Directors: Patrick-Mario Bernard, Xavier Brillat and Pierre Trividic

Ballroom (2003)

Patrick-Mario Bernard and Pierre Trividic are two directors that I love so much.

Ballroom is about themselves. They are two gay bears living in this kind of bunker. I think it was in Normandy in France. One of them is obsessed because he thinks there are doubles of them living downstairs dressed like babies. It’s an amazing, very queer film in every sense of the word.

They have more and more contact with these two people that look just like themselves but dressed as babies, and they are in contact with aliens. It’s a beautiful film done with small digital cameras.

Bernard and Trividic have a lot of problems finding money to make film, and I don’t understand why. Their new project will be a film about an invisible man – I hope they’re going to do it.

United in Anger (2012)

Director: Jim Hubbard

United in Anger: A History of ACT UP (2012)
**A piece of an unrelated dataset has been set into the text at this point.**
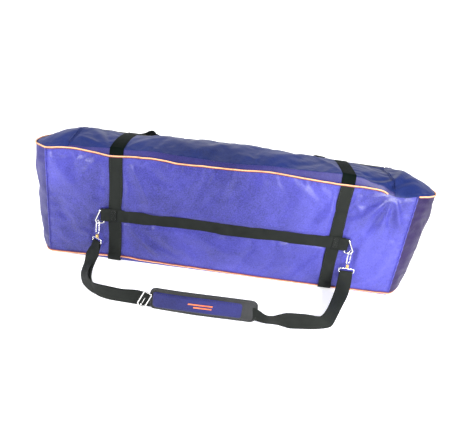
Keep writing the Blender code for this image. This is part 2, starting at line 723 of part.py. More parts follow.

I loved the documentary United in Anger, about ACT UP New York and the fact that this group was created out of anger. I felt it was very powerful, because that anger was something about this group that was very important – we were tired of being the poor gay guy victims of the epidemic. We decided to become the ‘evil fags and dykes’. We were struggling to change the society’s perception of the epidemic. In United in Anger you could feel that people didn’t want to be victims.